Capiz province during the Spanish Colonization

The early Spanish explorers’ accounts of Capiz and its inhabitants date back to 1566, when the Spaniards first landed at the mouth of the Banica River.

The town of Pan-ay, originally known as Bamban, was one of the earliest settlements, and the location of a fortress built by Juan de la Isla in 1570. The town plaza contains the Paseo de Evangelization 1566, which was built through the efforts of Rev. Msgr. Benjamin F. Advincula.

When the Spaniards, led by Miguel López de Legazpi, arrived in Panay from Cebu in 1569, they found people with tattoos and named the island “Isla de los Pintados.”

The origin of the name “Panay” is uncertain, but legend has it that López de Legazpi and his men, in search of food, exclaimed “Pan hay en esta isla!”, meaning “There is bread in this island,” and the island’s shape resembles a heart.

The Spanish established their first settlement at the mouth of the Banica River and called it Pan-ay, which became the second Spanish settlement in the Philippines after San Miguel in Cebu.

Calle Revolución in Panay is the second oldest street in the Philippines after Calle Colón in Cebu City.

In 1569, Captain Diego de Artieda, sent by Legazpi, declared Panay as the capital of the province. Later, the capital was moved to its present site, the town of Capiz (now Roxas City), which was closer to the sea and had better docking facilities.

The province was later organized into a politico-military unit in 1716, and a civil government was established in Capiz in 1901 following the American takeover of the Philippines.

The people of Panay have a noble character and royal blood, as evidenced by Iloilo City being given the Royal Title of “Most Loyal and Noble City” by the Queen of Spain for being the most faithful city in the Spanish Empire.
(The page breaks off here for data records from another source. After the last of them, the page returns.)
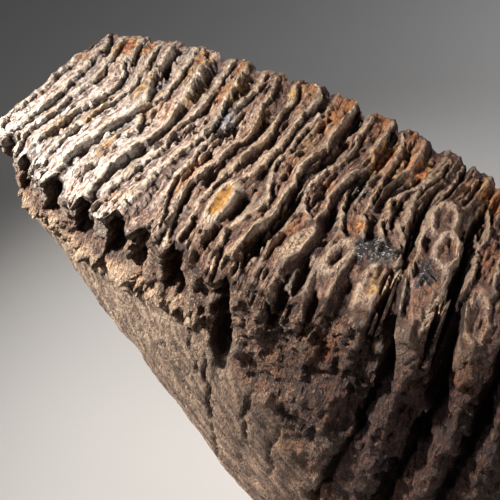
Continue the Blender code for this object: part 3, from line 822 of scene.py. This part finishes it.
def shape_tooth():
    """The lattice moved to the tooth's surface, with its masks as attributes."""
    row_line, row_within = row_table()
    block = lattice_block(len(row_line))
    mesh = block.data
    at = place_lattice(mesh, row_line, row_within)
    relief, fibre, rim, cut = press_flanks(at)
    top = at.top
    worn = worn_surface(at.x[top], at.y[top], at.row[top])
    surface, enamel, dentine, amber, lee = (hang_down(at, found) for found in worn)
    surface = surface * (0.55 + 0.45 * fade(at.far - at.y, 0, 6))
    lower_places(at, surface)
    points = np.column_stack([at.x, at.y, at.z])
    mesh.vertices.foreach_set("co", points.astype(np.float32).ravel())
    mesh.update()
    normals = vectors(mesh.vertices, "normal")

    masks = paint_masks(at, enamel, dentine, amber, fibre, rim)
    masks["hollow"] = hollow_mask(at, surface, lee, relief, cut)
    points = points + normals * roughness_shift(at, masks)[:, None]
    points[:, 2] = np.maximum(points[:, 2], -CROWN_HEIGHT)
    points = (points - (MIDDLE_X, MIDDLE_Y, -CROWN_HEIGHT)) * MM
    mesh.vertices.foreach_set("co", points.astype(np.float32).ravel())
    for name in MASKS:
        attribute = mesh.attributes.new(name, "FLOAT", "POINT")
        attribute.data.foreach_set("value", masks[name].astype(np.float32))
    run = np.column_stack([np.where(top, at.row * RUN_PER_ROW, at.x), at.y, at.z]) * MM
    attribute = mesh.attributes.new("run", "FLOAT_VECTOR", "POINT")
    attribute.data.foreach_set("vector", run.astype(np.float32).ravel())
    mesh.update()
    return block


def thin_faces(thing, limit):
    """Takes faces away where the surface is plainest, and least on the worn surface and near flank."""
    points = vectors(thing.data.vertices, "co") / MM
    worn = fade(points[:, 2], CROWN_HEIGHT - 12, CROWN_HEIGHT - 6) * fall(points[:, 0], 35, 55)
    near = fade(-points[:, 1], 5, 15) * fade(points[:, 2], 20, 50) * fall(points[:, 0], 40, 60)
    share = 1 - np.maximum(0.75 * worn, 0.35 * near)
    group = thing.vertex_groups.new(name="plain")
    steps = np.rint(share * 20) / 20
    for step in np.unique(steps):
        group.add(np.flatnonzero(steps == step).tolist(), float(step), "REPLACE")
    triangles = sum(len(face.vertices) - 2 for face in thing.data.polygons)
    thinner = thing.modifiers.new("thin", "DECIMATE")
    thinner.ratio = limit / triangles
    thinner.vertex_group = group.name
    thinner.vertex_group_factor = 1e-4
    deselect_all()
    thing.select_set(True)
    bpy.context.view_layer.objects.active = thing
    bpy.ops.object.modifier_apply(modifier=thinner.name)
    thing.vertex_groups.clear()


# ---- colours ----
CEMENT, CEMENT_PALE, CEMENT_WORN = (0.090, 0.031, 0.017), (0.320, 0.127, 0.062), (0.54, 0.285, 0.140)
CEMENT_STAIN = (0.20, 0.062, 0.022)
CEMENT_SPECK, CEMENT_FLECK = (0.012, 0.009, 0.009), (0.56, 0.44, 0.32)
DENTINE, DENTINE_PALE, DENTINE_WORN = (0.150, 0.065, 0.040), (0.43, 0.255, 0.155), (0.60, 0.44, 0.33)
DENTINE_STAIN, DENTINE_SPECK = (0.42, 0.165, 0.045), (0.03, 0.018, 0.014)
ENAMEL, ENAMEL_PALE, ENAMEL_STAIN = (0.38, 0.24, 0.150), (0.74, 0.58, 0.41), (0.60, 0.355, 0.130)
ENAMEL_SPECK, ENAMEL_FLECK = (0.05, 0.034, 0.028), (0.76, 0.70, 0.62)
FIBRE, FIBRE_PALE, FIBRE_GAP = (0.215, 0.135, 0.090), (0.62, 0.455, 0.320), (0.05, 0.030, 0.022)
CHALK, CHALK_PALE = (0.15, 0.072, 0.036), (0.56, 0.37, 0.21)
AMBER = (0.46, 0.215, 0.035)
OCHRE, RED_RUST = (0.60, 0.36, 0.125), (0.62, 0.165, 0.032)
CRUST_RUST, DARK_RUST = (0.36, 0.105, 0.026), (0.10, 0.035, 0.016)
# Pale colour for bleaching with a painted highlight, and a painted highlight for the crumbs' peaks.
PALE_AND_GLARE, CRUMB_HIGHLIGHT = (0.80, 0.735, 0.67), (0.80, 0.73, 0.66)
# Dark lines along the fine streaks, and painted shade in the crumbs' pits and in the hollows, lee slopes,
# alcoves and crevices.
CLEFT_DARK, PIT_SHADE, HOLLOW_SHADE = (0.045, 0.028, 0.022), (0.060, 0.032, 0.024), (0.052, 0.024, 0.017)
# Painted highlight for the peaks of the grit on the crust.
GRIT_HIGHLIGHT = (0.74, 0.52, 0.34)
# The pale speck colour of the grain patches is a painted glint.
GRAIN, GRAIN_GREY, GRAIN_PAINTED_GLINT = (0.009, 0.006, 0.006), (0.22, 0.205, 0.22), (0.62, 0.60, 0.61)
# Paler colour of high places: rubbing wear, partly a painted highlight.
RUB_AND_HIGHLIGHT = (0.60, 0.46, 0.33)
BUMP_HEIGHT = 0.0014  # metres
# Colours that others are multiplied by.
GROOVE_SHADE = (0.60, 0.60, 0.60)
BACK_BROWN, BACK_SHADE = (0.68, 0.545, 0.49), (0.84, 0.84, 0.84)
UPPER_FLANK_SHADE = (0.48, 0.46, 0.445)
# Painted shade with some soiling, for the back of the near flank.
SOILING_SHADE = (0.44, 0.30, 0.25)


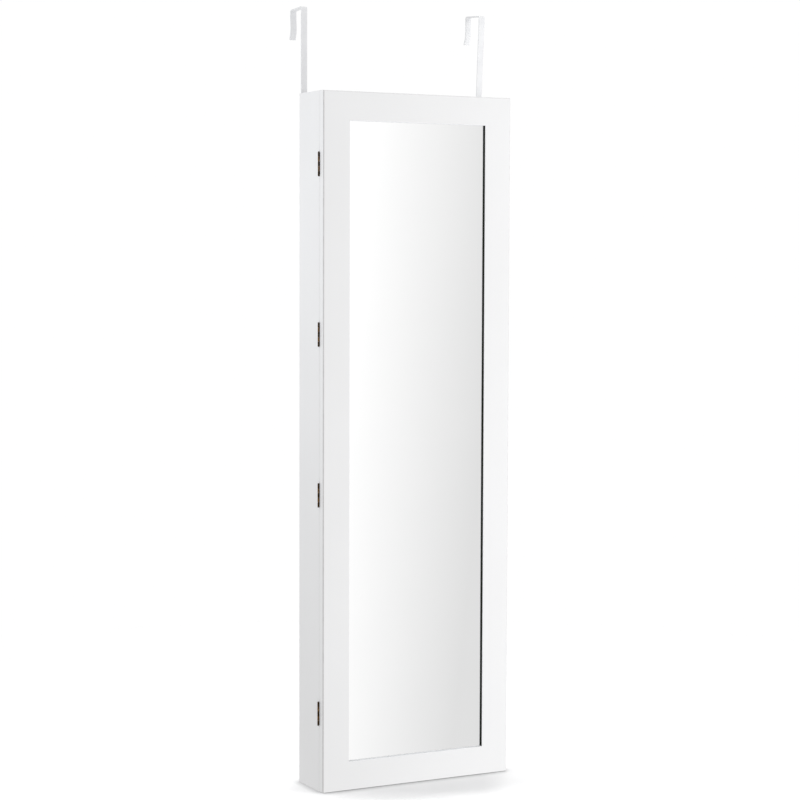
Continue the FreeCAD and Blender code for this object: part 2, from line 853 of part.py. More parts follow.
def nodes():
    yield "left_side_panel", side_panel(-1)
    yield "right_side_panel", side_panel(1)
    yield "bottom_panel", end_panel(0)
    yield "top_panel", end_panel(height - end_thickness)
    yield "back_panel", back_panel()
    yield "corner_dowels", corner_dowels()
    yield "hanging_rail", hanging_rail()
    yield "back_lining", back_lining()
    yield "left_lining", side_lining(-1)
    yield "right_lining", side_lining(1)
    for number, top in enumerate(shelf_tops, 1):
        yield "shelf_%d" % number, shelf(top)
    yield "shelf_pins", shelf_pins()
    for number, level in enumerate(guard_levels, 1):
        yield "guard_rail_%d" % number, guard_rail(level)
    yield "bracelet_rod", bracelet_rod()
    yield "rod_cups", [rod_cup(side) for side in (-1, 1)]
    yield "ring_tray", ring_tray()
    for index in range(roll_count):
        yield "ring_roll_%d" % (index + 1), ring_roll(index)
    yield "necklace_rail", necklace_rail()
    yield "necklace_hooks", [necklace_hook(x) for x in necklace_hook_xs()]
    yield "catch_housings", [catch_housing(level) for level in catch_levels]
    yield "catch_magnets", [catch_magnet(level) for level in catch_levels]
    yield "case_screws", [place(pan_screw(), at, out) for at, out in
                          cup_screw_places(-1) + cup_screw_places(1) + catch_screw_places()]
    yield "bumper_dots", bumper_dots()
    yield "left_door_hook", door_hook(-1)
    yield "right_door_hook", door_hook(1)
    yield "door_hook_screws", door_hook_screws()
    for number, centre in enumerate(hinge_centres, 1):
        yield "hinge_%d_case_leaf" % number, hinge_leaf(centre, 1, 0)
        yield "hinge_%d_door_leaf" % number, hinge_leaf(centre, -1, 1)
        yield "hinge_%d_pin" % number, hinge_pin(centre)
    yield "hinge_case_screws", hinge_screws(1)
    yield "hinge_door_screws", hinge_screws(-1)
    yield "door_frame", door_frame()
    yield "mirror_pane", pane(mirror_front, mirror_back)
    yield "backing_board", backing_board()
    yield "door_lining", door_lining()
    yield "glazing_strips", [glazing_strip(side) for side in (-1, 1)]
    yield "strike_plates", [strike_plate(level) for level in catch_levels]
    yield "backing_clips", [backing_clip(side, z) for side, z in clip_places()]
    yield "earring_bars", [earring_bar(z) for z in bar_levels()]
    yield "door_screws", [place(pan_screw(door_screw_length), at, out)
                          for at, out in clip_screw_places() + bar_screw_places()]


os.makedirs("parts", exist_ok=True)
for name, shape in nodes():
    if isinstance(shape, list):
        shape = Part.makeCompound(shape)
    shape.exportStep("parts/%s.step" % name)
    print(name, len(shape.Solids), "solids", "valid" if shape.isValid() else "NOT VALID")
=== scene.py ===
import math
import random

import bmesh
import bpy
from mathutils import Matrix, Vector


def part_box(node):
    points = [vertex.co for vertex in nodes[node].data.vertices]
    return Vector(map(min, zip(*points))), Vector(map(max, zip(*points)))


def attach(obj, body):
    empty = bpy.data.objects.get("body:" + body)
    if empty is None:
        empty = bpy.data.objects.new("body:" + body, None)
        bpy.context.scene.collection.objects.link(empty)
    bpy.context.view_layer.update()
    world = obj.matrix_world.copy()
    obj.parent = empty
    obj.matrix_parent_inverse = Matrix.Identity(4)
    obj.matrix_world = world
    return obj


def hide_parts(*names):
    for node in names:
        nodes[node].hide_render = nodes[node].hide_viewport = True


# Jewelry mirror cabinet: finishes, padded ring rolls, floor, light and camera.
# Metres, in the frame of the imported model: X right, Y to the back, Z up.

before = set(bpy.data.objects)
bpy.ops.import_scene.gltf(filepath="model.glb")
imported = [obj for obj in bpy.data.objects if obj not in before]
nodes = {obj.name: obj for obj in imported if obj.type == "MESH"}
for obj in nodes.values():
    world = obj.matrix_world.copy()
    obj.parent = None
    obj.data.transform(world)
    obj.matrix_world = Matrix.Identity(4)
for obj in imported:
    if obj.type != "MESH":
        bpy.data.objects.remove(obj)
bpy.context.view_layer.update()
print("frame loaded:", len(nodes), "pieces")

scene = bpy.context.scene


cameraValues = {
    "azimuth": -27.45,        # degrees, where the camera stands round the cabinet
    "elevation": 3.61,
    "roll": 0.19,
    "distance": 3.743,
    "aimRight": -0.0089,      # metres that the aim lies right of the cabinet's middle
    "aimHeight": 0.6693,
    "focalPixels": 2131.0,    # the focal length, in pixels of the picture
    "imageSide": 800,
    "sensor": 36.0,
    "clipEnd": 60,
}


def makeCamera(v):
    az = math.radians(v["azimuth"])
    el = math.radians(v["elevation"])
    roll = math.radians(v["roll"])
    back = Vector((math.sin(az) * math.cos(el), -math.cos(az) * math.cos(el), math.sin(el)))
    levelRight = Vector((math.cos(az), math.sin(az), 0))
    levelUp = back.cross(levelRight)
    right = levelRight * math.cos(roll) + levelUp * math.sin(roll)
    up = levelUp * math.cos(roll) - levelRight * math.sin(roll)
    aim = right * v["aimRight"] + Vector((0, 0, v["aimHeight"]))
    turn = Matrix((right, up, back)).transposed().to_4x4()
    data = bpy.data.cameras.new("camera")
    data.sensor_width = v["sensor"]
    data.lens = v["focalPixels"] * v["sensor"] / v["imageSide"]
    data.clip_end = v["clipEnd"]
    camera = bpy.data.objects.new("camera", data)
    scene.collection.objects.link(camera)
    camera.matrix_world = Matrix.Translation(aim + back * v["distance"]) @ turn
    scene.camera = camera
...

Although Capiz joined the Tagalog-led Philippine revolution, the Spaniards surrendered to the people of Iloilo, and eventually, Iloilo and Capiz became part of the Federal Republic of the Visayas, a substate within the First Philippine Republic.

The United States of America, however, betrayed the Philippine Revolution by occupying Manila.

Capiz during World War II

On April 16, 1942, the Imperial Japanese army arrived in Capiz City and took control of the rest of the province. However, on December 20, 1944, Capizanon resistance fighters, who had already gained control over most of the area, successfully freed the capital from Japanese rule, leading to the complete liberation of the province.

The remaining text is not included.